Nobody could ever accuse me of being a partisan Albo supporter, however I believe his decision to spend a couple of days on the Kokoda Trail with his PNG counterpart, Prime Minister James Marape, has been a diplomatic masterstroke.
No Prime Minister has had such a symbolic impact on our relationship with PNG since former Prime Minister Paul Keating kissed the ground at Kokoda on the 50th anniversary of the campaign 32 years ago, in 1992.
Since then, all of our connections have been conducted via carefully scripted dialogues by unseen diplomatic operatives’ expert in the dark arts of political double-speak to protect their respective patches.

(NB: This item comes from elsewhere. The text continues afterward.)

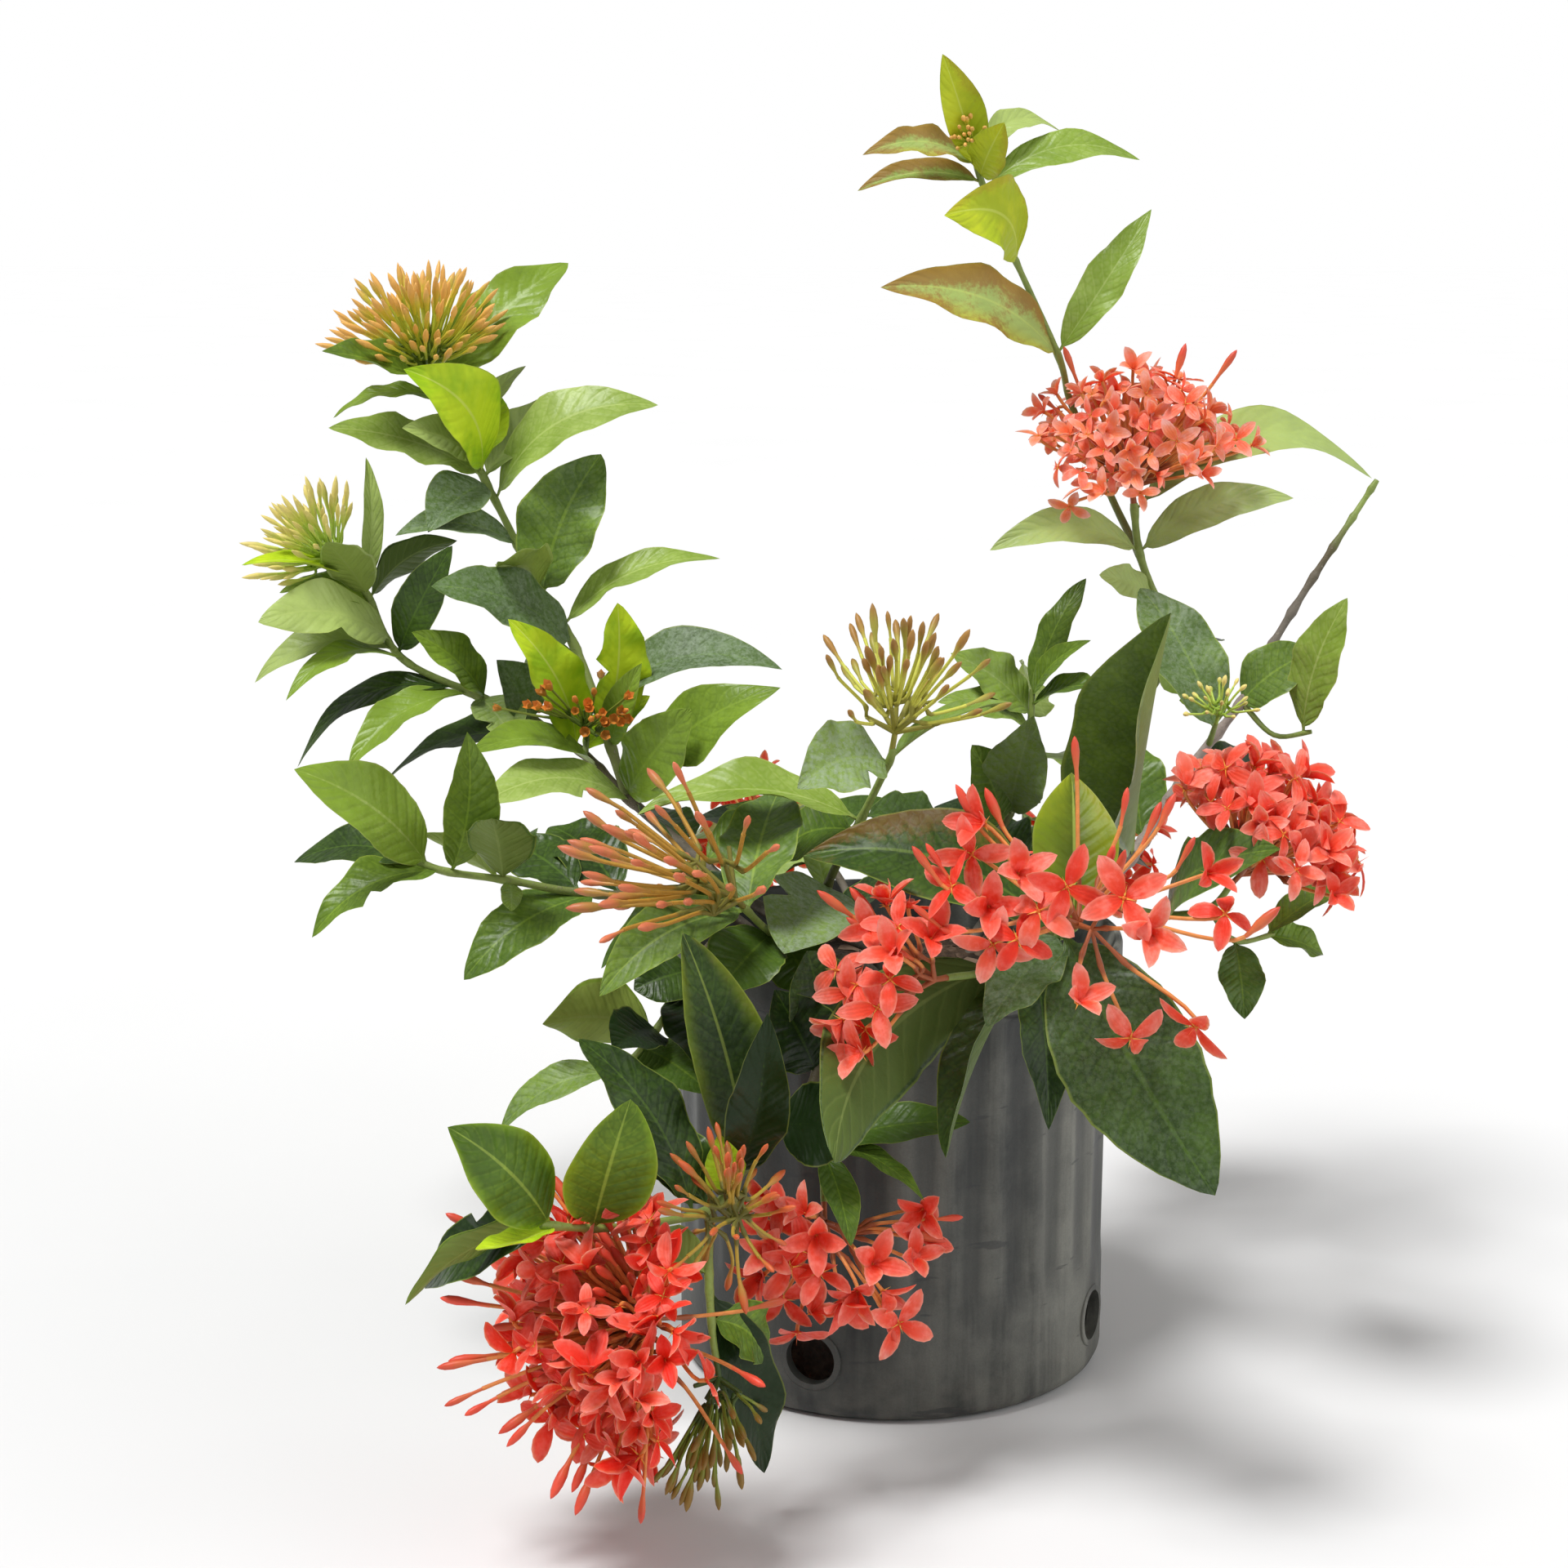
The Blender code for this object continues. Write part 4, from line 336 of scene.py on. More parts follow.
# %% Heads
HEADS = {
    "buds_tall_left": dict(
        on=("stem_back_left", "tall"), kind="young", reach=6.6,
        dome=((-22.8, 32, 19), 74, 0, 150)),
    "buds_pale_left": dict(
        on=("stem_back_left", "trunk"), kind="pale", reach=5.3,
        dome=((-32, 17.5, 15), 60, 0, 78)),
    "calyces_left": dict(
        on=("stem_back_left", "spur"), kind="calyx", reach=4.6, more=14,
        buds=[(-16.5, 6.8), (-15.6, 6.5), (-14.6, 6.2), (-16.8, 5.5), (-15, 5.8), (-17.8, 4.7),
              (-17, 4.1), (-16.2, 5), (-14.6, 4.8), (-13.8, 3.8), (-12.8, 5.2), (-12, 5),
              (-11.2, 6.8), (-10.4, 7), (-9.2, 6.8), (-10.8, 5.2), (-9.4, 5.5), (-12.8, 4.5),
              (-9.7, 4.5), (-9.5, 4), (-11.8, 4), (-11, 3.9), (-12.2, 3.2), (-10.9, 3)]),
    "buds_front": dict(
        on=("stem_bud_front", "trunk"), kind="salmon", reach=8.8, more=12,
        buds=[(-12.4, -0.1), (-12.1, -1.8), (-11.2, -2.5), (-12.3, -3.4), (-13.9, -3.8),
              (-12.4, -5.4), (-12.9, -6.5), (-13.4, -7.6), (-11.5, -9.8), (-8.4, 1), (-6.7, 1.2),
              (-7.8, -1.4), (-6.8, -0.8), (-2.1, -1.8), (-0.2, -3.7), (-1.5, -4.8), (-1.1, -6.3),
              (-10.5, -1.5), (-12.3, -6), (-10, -6.3), (-7.5, -4.5), (-6.1, -5.3), (-12, -3.8),
              (-8.8, -8.8), (-8, -6.2), (-6, -7.2), (-3.4, -6.3), (-10.8, -4.4), (-9.4, -2.9),
              (-11.4, -7.4)]),
    "buds_middle": dict(
        on=("stem_middle", "trunk"), kind="green", reach=6.8, more=14, lift=0.12,
        buds=[(4.4, 10.5), (5.4, 11.1), (6.3, 10.8), (6.8, 10.3), (7.3, 10.4), (8.5, 9.8),
              (9.4, 10.3), (9.3, 9.3), (11.4, 9.5), (2.5, 9), (2.5, 8.1), (5, 8.5), (5.8, 8.5),
              (6.5, 7.8), (7.6, 7.8), (9.5, 8.3), (10.9, 7.5), (12.8, 7.8), (9, 6.5),
              (4.9, 5.8), (3.9, 4.6), (12.8, 5.5), (13.8, 4.9), (12.3, 4.6), (8.5, 5),
              (7.9, 9.5), (10.2, 6.2), (3.6, 7.2)]),
    "bloom_top_right": dict(
        on=("stem_top_right", "trunk"), kind="coral", reach=6.9, face=0.2, stray=0.8,
        dome=((24.6, 26.2, 13.5), 82, 112, 14), size=(0.62, 0.86), tints=(0.9, 1.7),
        edge=(5, -8, -29),
        flowers=[(17.5, 17), (18.3, 18.2), (19.7, 17.8), (21.8, 17.8), (25.5, 19), (28.6, 20.7),
                 (15.6, 21.3), (16.8, 19.4), (20.8, 18.6), (17.6, 20.4)],
        buds=[(17.2, 26.6), (27.6, 26.4), (24.6, 27), (15.4, 24)]),
    "buds_top": dict(
        on=("stem_top_right", "young"), kind="young", reach=2.6, more=12, crowded=True,
        buds=[(10.3, 39.6), (10.7, 40.3), (11.2, 40.8), (11.7, 40.4), (11, 39.8), (11.5, 39.4),
              (12, 39.9), (12.4, 40.3), (10.5, 38.9), (12.2, 39.2), (11.1, 39.1), (10.9, 41)]),
    "bloom_right": dict(
        on=("stem_right", "bloom"), kind="coral", reach=6.1, face=0.35,
        edge=(-3.5, -4.5, -82),
        dome=((30, 2.8, -10.5), 82, 80, 5), size=(0.85, 1.15), tints=(0.35, 1.0)),
    "buds_right": dict(
        on=("stem_right", "spur"), kind="pale", reach=2.4,
        dome=((26.6, 8, 0.5), 80, 0, 20)),
    "bloom_front_right": dict(
        on=("stem_front_right", "trunk"), kind="coral", reach=5.4, face=0.72, stray=0.5,
        size=(1.0, 1.22), lift=0.7,
        flowers=[(12.3, -2.5), (11.5, -4.3), (10.3, -6.3), (12.5, -7.5), (12.8, -9.8),
                 (14.3, -9.5), (14.3, -5.5), (17.3, -6.3), (20.8, -7), (22.3, -9),
                 (25.9, -5.5), (18, -13.4), (21.2, -15.5), (25.2, -14.8), (27, -8), (15.6, -7.8)],
        buds=[(17.8, 2.7), (10.5, 0), (12.3, -0.2), (21, -0.4), (23, -1.3), (24, -0.5),
              (25.3, -3), (20.3, -3.5), (20.9, -4), (8, -4), (8.8, -3.8), (30.4, -7.5),
              (8, -7.5), (9.5, -8.8)]),
    "bloom_front_side": dict(
        on=("stem_front_right", "side"), kind="coral", reach=3.8, face=0.45, size=(0.95, 1.15),
        flowers=[(6.3, -7.5), (5.3, -9), (4.5, -12.3), (6.5, -12), (4, -12.8), (5, -15),
                 (4.8, -16.5), (7, -8.8), (9, -9.5), (3.2, -11.4), (6.9, -10.4),
                 (5.7, -13.7), (3.6, -14.4), (7.6, -7.6)],
        buds=[(2, -6.5), (4, -6.3), (4, -8.3), (4.5, -7.8), (6.3, -10)]),
    "bloom_low_left": dict(
        on=("stem_low_front", "bloom"), kind="coral", reach=6.7, face=0.25,
        dome=((-18, -37, -32), 93, 176, 56), size=(0.72, 1.24), bud_side=(-1, -0.2, 0.2),
        tints=(0, 0.75), stray=1.1, edge=(1, -0.05, -5.5),
        flowers=[(-4.8, -36.5), (-8.8, -35.4), (-6.8, -33.4)],
        buds=[(-12.8, -24.8), (-10.2, -26.6), (-14.6, -26.4), (-13.5, -25.5), (-11.3, -28.3),
              (-16, -22.5), (-14.3, -23.8), (-20.5, -26.4), (-20.5, -27.6), (-21, -35.7),
              (-20.6, -38), (-19.8, -38.8), (-20.3, -35.3), (-17.5, -39.8), (-17, -40.6),
              (-14.3, -43.8), (-13, -43.4), (-12.8, -44.8), (-8.8, -45.6), (-2.4, -42.5),
              (-1.3, -36.8), (0.5, -31.5), (-5, -33.8), (-20.3, -30), (-20.8, -31.5),
              (-17.8, -33.3), (-17, -32.3), (-17.3, -34.5), (-16.5, -35.3), (-12, -34),
              (-11.3, -38.8)]),
    "buds_low_front": dict(
        on=("stem_low_front", "crown"), kind="orange", reach=4.6, more=14,
        buds=[(-4.2, -20.5), (-7, -22.6), (-5.9, -22), (-3.5, -21.8), (-2.4, -21.9),
              (-0.9, -21.9), (0.1, -23.6), (-8, -25.5), (-6.8, -24.5), (-5.6, -24.1),
              (-4.3, -22), (0.6, -25.9), (0.3, -28.3), (-0.5, -30), (-2.3, -32.5),
              (-3.5, -30.9), (-6.9, -31.3), (-7, -30), (-5.8, -27.5), (-4.5, -27.6),
              (-7.6, -26.1), (-1.6, -23.4), (-3, -23), (-0.4, -25), (-5, -29.5)]),
    "buds_hanging": dict(
        on=("stem_low_front", "hanging"), kind="dark", reach=4.6, more=16,
        buds=[(-7, -44), (-4, -44.3), (-5.5, -43), (-0.9, -38.5), (-1.3, -39.3), (-1.8, -41.3),
              (-3.3, -41.8), (-4.7, -43), (-2.4, -40), (-7.5, -42.5), (-8.2, -43), (-5.6, -40.8),
              (-4, -40.3), (-6.5, -41.5), (-3, -39), (-6, -44.6), (-4.9, -41.8), (-2.6, -43)]),
    "bloom_low_middle": dict(
        on=("stem_low_front", "under"), kind="coral", reach=4.4, face=0.6, size=(0.9, 1.2),
        tints=(0.3, 0.85),
        flowers=[(1.3, -26.3), (0, -25.5), (-0.8, -28.5), (1, -28.5), (0, -31.5), (0.8, -33.5),
                 (3.5, -31.5), (4.5, -31), (8.5, -26), (8.3, -27.8), (6, -31), (7.8, -29),
                 (7, -33), (-1, -25.5), (2.2, -30), (-0.6, -27), (-1.2, -30),
                 (0.4, -29.6), (1.6, -32.4), (5.4, -29.4), (2, -27.6)],
        buds=[(11.2, -26.5), (6.8, -34), (10, -28)]),
    "bloom_back_middle": dict(
        on=("stem_back_middle", "trunk"), kind="coral", reach=4.4, face=-0.3,
        dome=((-2.4, -2.5, 29), 76, 34, 4), size=(0.75, 1.0)),
    "bloom_back_right": dict(
        on=("stem_back_right", "trunk"), kind="coral", reach=4.4, face=-0.3,
        dome=((19.4, -2.5, 28), 76, 34, 4), size=(0.75, 1.0)),
}
print(len(HEADS), "heads")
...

Now we have two Prime Ministers on the Kokoda Trail who have to line up with a date roll under their arms each morning to have their daily bog and wipe their own clackers in a crapper they will never forget – it’s a queue that nobody, regardless of rank, wealth, or position would ever dare crash!
Like everybody else in their entourage they will get to enjoy each other’s company over a yarn, a laugh, and the odd uninhibited fart.
And along the way humble villagers will come forward to meet them with soft handshakes and warm smiles that will remind them of the unconditional love of human nature in a subsistence culture.
No Prime Minster can afford to spend more than a couple of days on such a mission but this shared experience will last well beyond their political careers and be the subject of entertaining quips in the many after-dinner speeches they will both make in the years ahead.
So Albo, while I’ve got your attention, can I offer you a few tips to take our relationship with PNG to a new level regarding our shared wartime heritage:
- Reciprocate with an invitation to Prime Minister Marape to join you at our annual ‘Kokoda Day’ service at the Kokoda Track Memorial Walkway in Sydney on the 3rd November this year – and to bring a PNG cultural group with him to showcase those wonderful people you met during your visit.
- Announce that you and Prime Minister Marape will proclaim ‘Kokoda Day’ on 3rd November as a national day of commemoration in both countries.
- Develop a Joint Agreement for Commemoration to honour our shared wartime heritage throughout Papua and New Guinea.
- Support PNG to transfer responsibility for the Kokoda Trail from the Department of Provincial and Local Level Government Affairs (DPLLGA) and the Conservation Environment Protection Authority (CEPA) to PNG tourism (TPA) so they can manage it as a pilgrimage tourism enterprise for the economic benefit of those wonderful subsistence villagers you met; and
- If you have a few dollars left over from the budget commit to a commemorative centre at Owers Corner to tell the story of the Kokoda campaign.
I probably still won’t vote for you though Albo – but I’ll lend you an Akubra that fits, salute you, and defend your Kokoda legacy to the end if you can see your way clear to make a couple of announcements along these lines before you leave PNG.
POSTSCRIPT
The day before Anzac Day, on 24 April 2024, the Australian newspaper reported Prime Minister Albanese as saying:
“this visit to PNG is “not about announcements, it’s about Anzac Day”
If this is true, then why did he not attend the official Anzac Dawn Service at the Bomana War Cemetery?